Many progressive Whites often aren't aware of this deflection, Sullivan says. They don't set out to intentionally exclude people of color from their public schools or neighborhoods. In her book, she says many of these attempts to protect their status "operate unconsciously but they nonetheless exist and are effective." One of the most popular deflection strategies is calling for racial reconciliation, Sullivan says.
"Reconciliation is about White people not feeling uncomfortable," she says. "They wouldn't characterize it this way, but they just want to not feel uncomfortable and it makes them not feel like they're good if there's some Black people that are angry out there."
As Americans debate now about how to go forward, Sullivan says she prefers that her fellow White people focus on another word.
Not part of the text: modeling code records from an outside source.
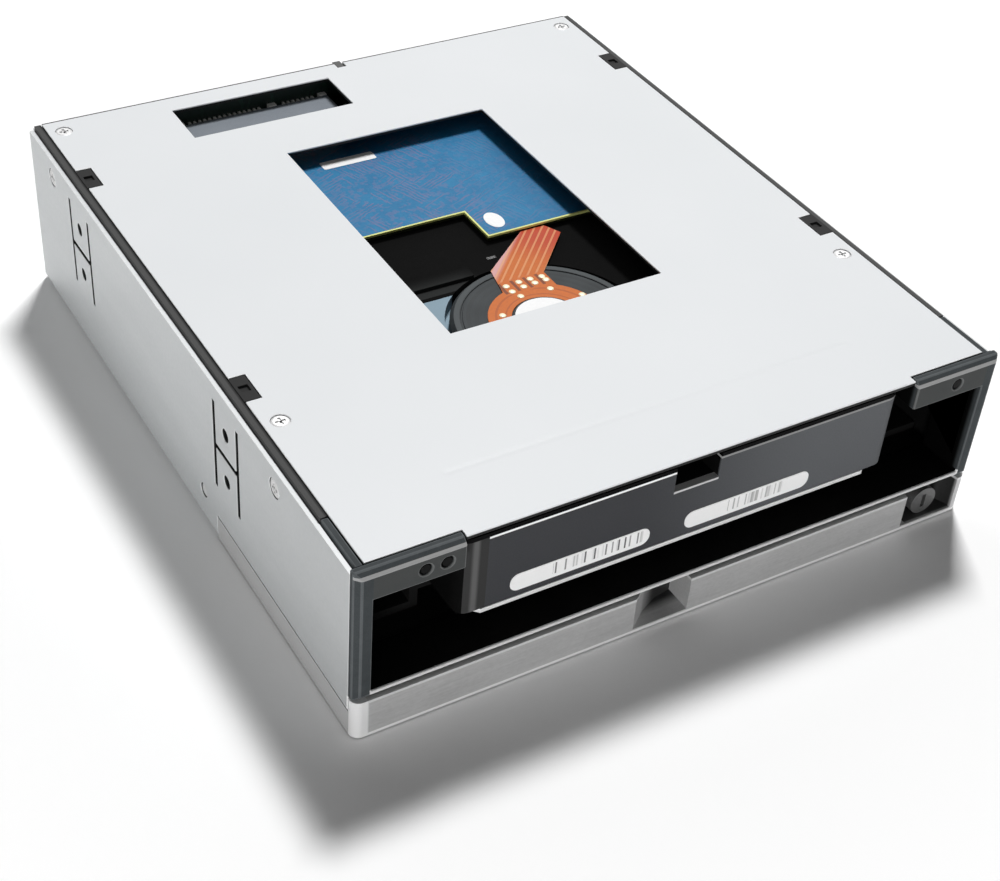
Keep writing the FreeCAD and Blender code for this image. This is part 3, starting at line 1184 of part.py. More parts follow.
def build_door_leaf():
    """Aluminium pan: lip with finger notch and lock recess, leaf, and side flanges flush with the walls."""
    piece = Piece("door_leaf")
    flange_inside = half_width - d.flange_thickness
    upper_outside = wall_inside - d.slide_gap
    leaf_foot = d.leaf_top - d.leaf_thickness
    piece.pad("Y", lip_front, d.flange_length - lip_front, (polygon, [
        (half_width, d.door_foot), (half_width, d.flange_height), (upper_outside, d.flange_height),
        (upper_outside, d.leaf_top), (-upper_outside, d.leaf_top), (-upper_outside, d.flange_height),
        (-half_width, d.flange_height), (-half_width, d.door_foot), (-flange_inside, d.door_foot),
        (-flange_inside, leaf_foot), (flange_inside, leaf_foot), (flange_inside, d.door_foot)]))
    piece.pad("Y", lip_front, d.lip_thickness,
              (rectangle, -half_width, d.door_foot, d.body_width, d.door_top - d.door_foot))
    piece.fillet(d.door_corner, lambda edge: runs_along(edge, ALONG_Z)
                 and near(edge.CenterOfMass.y, lip_front) and near(abs(edge.CenterOfMass.x), half_width))
    # the leaf ends well before the flanges do
    rib_inside = upper_outside - d.leaf_thickness
    piece.pocket("Z", leaf_foot, d.leaf_thickness,
                 (rectangle, -rib_inside, d.leaf_length, rib_inside * 2, d.flange_length - d.leaf_length))
    # hem along the underside of the lip
    hem_front = lip_front + d.lip_thickness
    hem_reach = floor_front - d.slide_gap - hem_front
    piece.pad("Z", d.door_foot, d.hem_thickness,
              (rectangle, -flange_inside, hem_front, flange_inside * 2, hem_reach))
    # walls behind the finger notch and the lock recess, and the block that carries the lock
    piece.pad("Z", d.door_foot, leaf_foot - d.door_foot, (polygon, finger_outline(d.cup_wall, d.cup_set)),
              (half_disc, lock_centre, lip_front + d.cup_set, d.lock_recess + d.cup_wall))
    block_half = d.lock_radius + d.lock_wall
    block_front = lip_front + d.lock_recess
    hem_top = d.door_foot + d.hem_thickness
    piece.pad("Y", block_front, d.lock_rear - block_front,
              (rectangle, lock_centre - block_half, hem_top, block_half * 2, leaf_foot - hem_top))
    piece.pocket("Z", hem_top, d.door_top, (polygon, finger_outline(0, 0)),
                 (circle, lock_centre, lip_front, d.lock_recess))
    piece.pocket("Y", lip_front, d.lock_rear + d.lock_end - lip_front,
                 (circle, lock_centre, d.lock_level, d.lock_radius + d.lock_fit))


def build_door_arms():
    """Plastic arms inside the flanges, and the steel pins that run in the tracks."""
    outside = half_width - d.flange_thickness
    pins = []
    for name, side in (("left_arm", -1), ("right_arm", 1)):
        arm = Piece(name)
        left = outside - d.arm_thickness if side > 0 else -outside
        arm.pad("Z", arm_foot, d.arm_height,
                (rectangle, left, d.arm_front, d.arm_thickness, d.arm_rear - d.arm_front))
        arm.chamfer(d.arm_corner, lambda edge: runs_along(edge, ALONG_Z))
        arm.pocket("X", left, d.arm_thickness, (circle, d.pin_place, pin_level, d.pin_radius))
        pin = solid("Cylinder", f"guide_pin_{len(pins)}", Radius=d.pin_radius,
                    Height=d.arm_thickness + d.track_groove - d.slide_gap)
        pins.append(place(pin, (side * outside, d.pin_place, pin_level), Vector(-side, 0, 0)))
    group("guide_pins", pins)


def build_lock():
    """Lock barrel with its key slot, and the cam behind it."""
    barrel = Piece("lock_barrel")
    face, end = lip_front + d.lock_face, d.lock_rear + d.lock_end
    barrel.pad("Y", face, end - face, (circle, lock_centre, d.lock_level, d.lock_radius))
    barrel.pocket("Y", face, d.key_depth, (rectangle, lock_centre - d.key_width / 2,
                                           d.lock_level - d.key_height / 2, d.key_width, d.key_height))
    cam = Piece("lock_cam")
    cam.pad("Y", end, d.cam_thickness, (rectangle, lock_centre - d.cam_width / 2,
                                        d.lock_level - d.cam_height / 2, d.cam_width, d.cam_height))


# --------------------------------------------------------------------------------------------------
# Build, check and write
# --------------------------------------------------------------------------------------------------

build_window_plate()
build_outer_cover()
build_front_frame()
build_lamps()
build_deck()
build_guide("left_guide", -1)
build_guide("right_guide", 1)
build_leaf_springs()
build_backplane()
build_receptacle()
build_contacts()
build_header("data_header", *header_places[0], DATA_CONTACTS)
build_header("power_header", *header_places[1], POWER_CONTACTS)
build_rear_panel()
build_track("left_track", -1)
build_track("right_track", 1)
build_fasteners()
build_casting()
build_drive_lid()
build_drive_circuit()
build_motor()
build_drive_fasteners()
build_door_leaf()
build_door_arms()
build_lock()
doc.recompute()

for item in doc.Objects:
    if "Invalid" in item.State or "Error" in item.State:
        raise RuntimeError(f"{item.Name} failed: {item.State}")
for item in sub_parts:
    if item.Shape.isNull() or not item.Shape.isValid() or not item.Shape.Solids:
        raise RuntimeError(f"{item.Label} has no valid solid")

os.makedirs("parts", exist_ok=True)
for item in sub_parts:
    item.Shape.exportStep(f"parts/{item.Label}.step")
    print(f"{item.Label}: {len(item.Shape.Solids)} solid(s), {item.Shape.Volume:.0f} mm3")
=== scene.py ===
# %% [markdown]
# # A hot swap drive cage, dressed for a render
# The cage is a steel box half as high as a drive bay. A disk drive slides into its mouth
# without a tray, and a window in the top plate shows the drive's circuit board and motor.
# Its exact solids are loaded first, as a fixed frame. Later steps take their places from the
# boxes of that frame, so a change of size in the model moves most details with it.

# %% Load the frame
import json
import math

import bmesh
import bpy
from mathutils import Matrix, Vector

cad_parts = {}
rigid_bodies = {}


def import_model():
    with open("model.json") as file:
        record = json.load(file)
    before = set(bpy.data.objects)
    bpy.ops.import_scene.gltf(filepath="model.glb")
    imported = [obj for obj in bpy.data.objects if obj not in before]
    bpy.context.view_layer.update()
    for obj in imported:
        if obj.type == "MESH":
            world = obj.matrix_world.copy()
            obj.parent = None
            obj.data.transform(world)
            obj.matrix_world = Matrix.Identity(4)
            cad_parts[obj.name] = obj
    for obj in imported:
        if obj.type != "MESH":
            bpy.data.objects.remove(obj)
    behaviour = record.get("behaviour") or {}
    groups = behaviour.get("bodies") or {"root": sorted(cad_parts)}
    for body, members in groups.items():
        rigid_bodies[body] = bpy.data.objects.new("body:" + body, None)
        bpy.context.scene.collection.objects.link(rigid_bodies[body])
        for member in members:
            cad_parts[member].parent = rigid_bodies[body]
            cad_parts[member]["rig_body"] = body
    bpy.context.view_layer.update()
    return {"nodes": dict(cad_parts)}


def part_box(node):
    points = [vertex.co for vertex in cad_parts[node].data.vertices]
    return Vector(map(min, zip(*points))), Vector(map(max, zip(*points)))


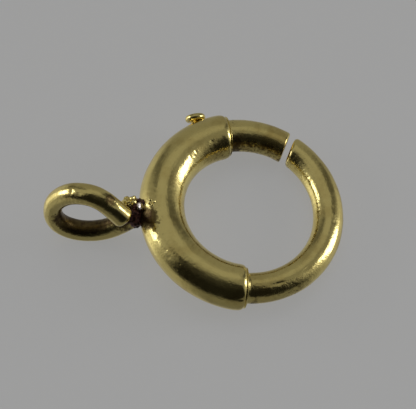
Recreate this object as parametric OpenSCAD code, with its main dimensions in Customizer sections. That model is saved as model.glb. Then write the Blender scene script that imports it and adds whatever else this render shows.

"I want to hear about justice," she says. I want to hear about things that restore communities that have been destroyed. I don't want to hear about how we make White people feel comfortable again."
Justice, though, often means giving up some power or sharing resources. That's a step many good White Americans have been unwilling to take. When was the last time you heard anyone talk openly about pursuing integration? Such racial optimism almost sounds quaint, like a relic from another era.
Maybe the George Floyd protests will change that racial pessimism. It's inspiring to see the "Wall of White Mothers" braving rubber bullets and tear gas for racial justice. And yes, it's reassuring to see White people buy books like "How to be an Antiracist."
Anything is better than the racial hostility that was so pervasive before.
But here's an uncomfortable truth many Black and brown people know from their own bitter experience:
Unless more White people are willing to give up something to change the racial makeup of where they live and send their children to school, there will be no true racial awakening in America.